Estos intelectuales que se llaman a sí mismo
intelectuales. Los de la carta abierta o a medio abrir
o perdida o contracarta o cómo quieran llamarlo.
Todos, los de uno y otro lado, han leído mucho.
Se devoraron bibliotecas. Pero a todos les falta absorber
el humo de la calle. No el humo de los años
sesenta y setenta. El humo de estos días y
el humo de aquel tiempo en el que sabían pronunciar
alguna palabra que a uno lo llevaba a decirse: “¡Pero
mirá vos!”.
Hoy todos apuestan a una cosa fundacional. ¿No
les alcanza con eso de decir algo? Pero algo inteligente.
¿Por qué se metieron en este bolonqui
casi idiomático y dejaron a un lado lo que
hacían antes, es decir, pensar, reflexionar
y decir desde un lugar por completo independiente,
libre, a salvo de todo fanatismo?
Yo los extraño a todos. A la Sarlo, a Feinmman,
a González. Extraño sus palabras de
un par de décadas atrás. ¿Por
qué esta cosificación del pensamiento?
Los está desnucando la foto. Y supongo que
un verdadero intelectual no puede permitir que te
mate la foto. Ese asunto de aparecer. El buen intelectual
es un tipo anónimo. Crea conflictos de pensamiento
pero sin nombre propio. Hay que volver al cuentapropismo
del pensamiento. De pronto los tipos van a la tele,
tienen una columna en algún diario, en alguna
revista, y caen en la cuenta de que tienen todo eso
porque son brillantes. No, señor. Lo tienen
porque saben a qué atenerse; saben qué
pueden decir y qué no. No porque alguien se
los indique. Porque los acorrala un límite.
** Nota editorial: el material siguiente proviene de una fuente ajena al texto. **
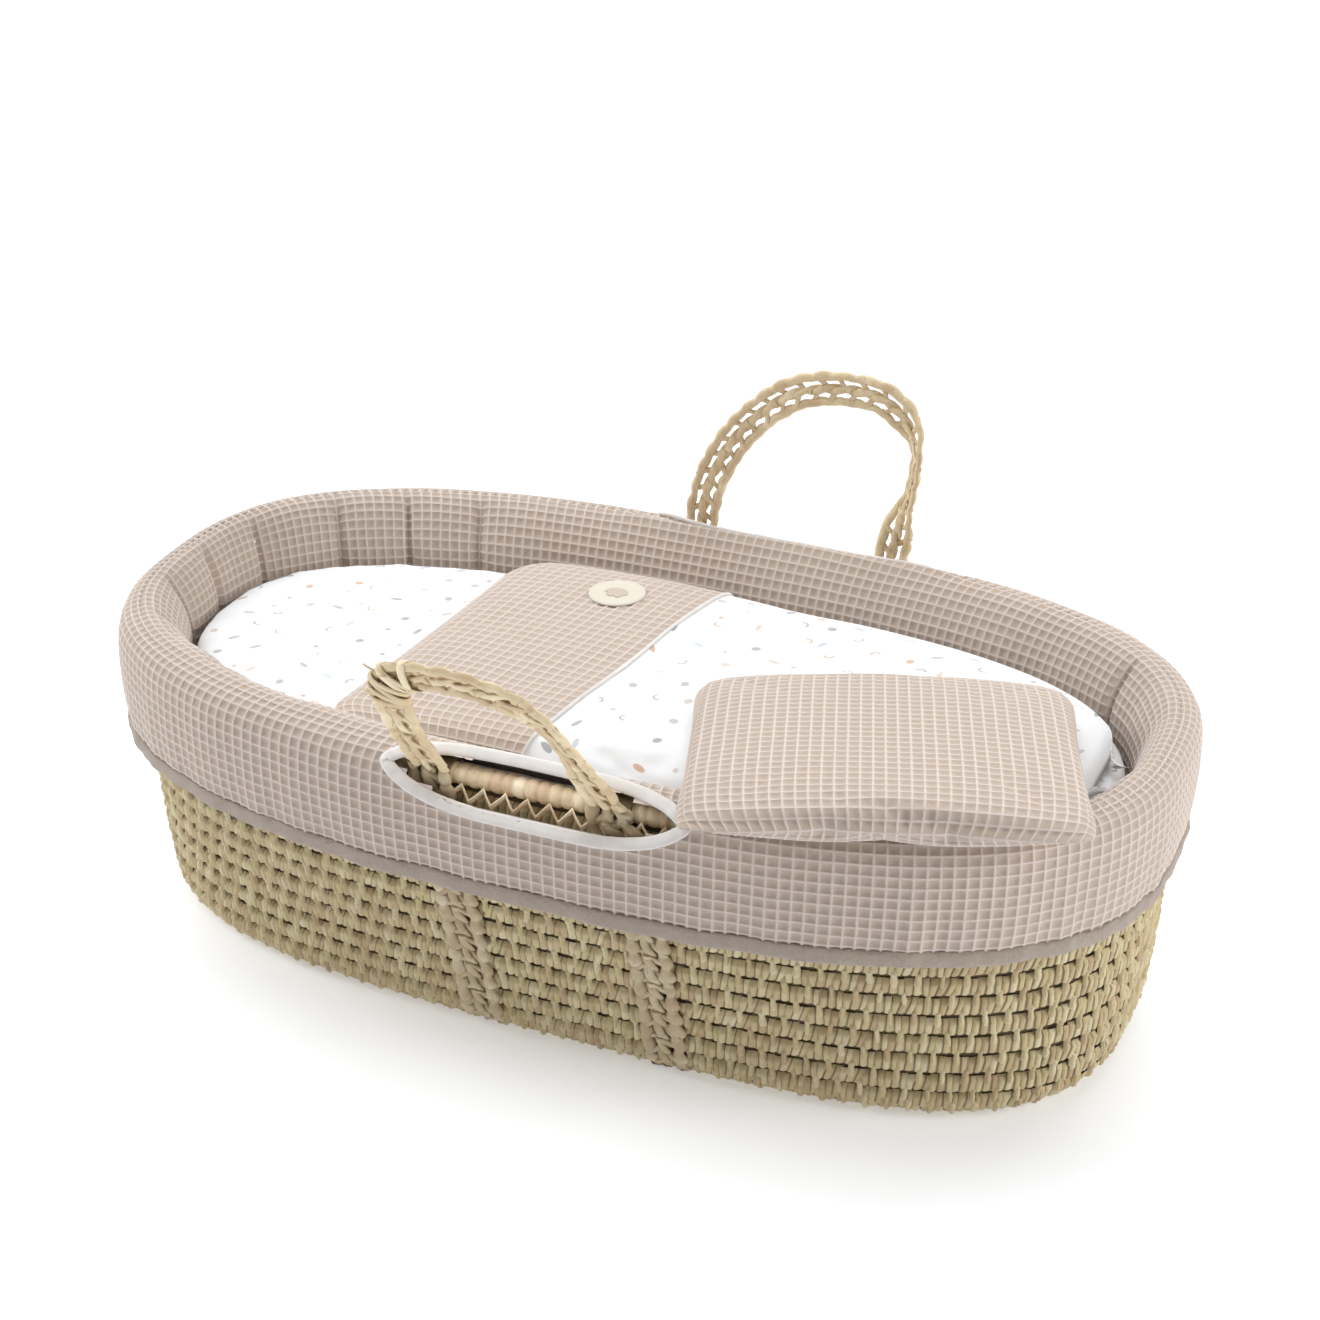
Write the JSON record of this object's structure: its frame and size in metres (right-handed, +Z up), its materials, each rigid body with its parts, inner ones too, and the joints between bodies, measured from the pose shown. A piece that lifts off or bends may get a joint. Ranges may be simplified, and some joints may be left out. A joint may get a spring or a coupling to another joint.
{
  "type": "moses basket",
  "caption": "Oval palm-leaf baby basket with braided carry handles, a padded waffle-cotton liner, mattress, quilt and flat pillow.",
  "frame": {"origin": "centre of the basket's underside, on the surface it stands on", "axes": "+X along the basket to its foot end, +Y across to the far handle, +Z up"},
  "size_m": [0.824, 0.5082, 0.3996],
  "materials": {
    "palm_plait": "matt dried palm leaf plait, yellow-green straw",
    "palm_braid": "matt dried palm leaf braid, warm straw",
    "palm_wrap": "satin wrapped palm leaf, tan straw",
    "waffle_cotton": "beige waffle-weave cotton",
    "hem_trim": "soft brushed beige binding",
    "white_binding": "white cotton binding",
    "printed_cotton": "white cotton with a sparse pastel print",
    "plain_cotton": "plain white cotton",
    "wadding": "white polyester wadding",
    "foam": "open-cell foam",
    "elastic": "woven elastic",
    "badge_felt": "cream felt",
    "motif_felt": "taupe felt"
  },
  "bodies": {
    "basket": {"basket_base": "palm_plait", "basket_wall": "palm_plait", "brace_left": "palm_braid", "brace_right": "palm_braid", "rim_roll": "palm_wrap", "lashing_near_left": "palm_wrap", "lashing_near_right": "palm_wrap", "lashing_far_left": "palm_wrap", "lashing_far_right": "palm_wrap", "liner_skirt": "waffle_cotton", "bumper_cover": "waffle_cotton", "bumper_pad": "wadding", "hem_binding": "hem_trim", "hem_elastic": "elastic", "slot_binding_near": "white_binding", "slot_binding_far": "white_binding", "liner_floor": "plain_cotton", "support_pad": "foam"},
    "near_handle": {"near_handle_strap": "palm_braid", "near_handle_splice": "palm_braid"},
    "far_handle": {"far_handle_strap": "palm_braid"},
    "mattress": {"mattress_core": "foam", "mattress_sheet": "printed_cotton", "sheet_elastic": "elastic"},
    "quilt": {"quilt_cover": "printed_cotton", "quilt_wadding": "wadding", "quilt_band": "waffle_cotton", "quilt_piping": "white_binding", "quilt_badge": "badge_felt", "badge_motif": "motif_felt"},
    "pillow": {"pillow_cover": "waffle_cotton", "pillow_fill": "wadding"}
  },
  "joints": [
    {"name": "near_handle_fold", "type": "hinge", "parent": "basket", "child": "near_handle", "pos_m": [0, -0.2155, 0.25], "axis": [1, 0, 0], "range_deg": [-17, 85]},
    {"name": "far_handle_fold", "type": "hinge", "parent": "basket", "child": "far_handle", "pos_m": [0.042, 0.2155, 0.25], "axis": [-1, 0, 0], "range_deg": [-15, 113]},
    {"name": "mattress_lift", "type": "slide", "parent": "basket", "child": "mattress", "axis": [0, 0, 1], "range_m": [0, 0.3]},
    {"name": "quilt_lift", "type": "slide", "parent": "mattress", "child": "quilt", "axis": [0, 0, 1], "range_m": [0, 0.2]},
    {"name": "pillow_lift", "type": "slide", "parent": "quilt", "child": "pillow", "axis": [0, 0, 1], "range_m": [0, 0.15]}
  ]
}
Un límite, una línea de puntos. Un círculo
de palabras raras que no tiene sustento en la charla
de esquina. Palabras de intelectuales que discurren
al margen de millones de orejas.
“Palabras como `intelectual´ y `latinoamericano´
me hacen levantar instintivamente la guardia, y si
además aparecen juntas me suenan en seguida
a disertación del tipo de las que terminan
casi siempre encuadernadas (iba a decir enterradas)
en pasta española [1]”.
De Julio Cortázar a Roberto Fernández
Retamar, carta fechada el 10 de mayo de 1967.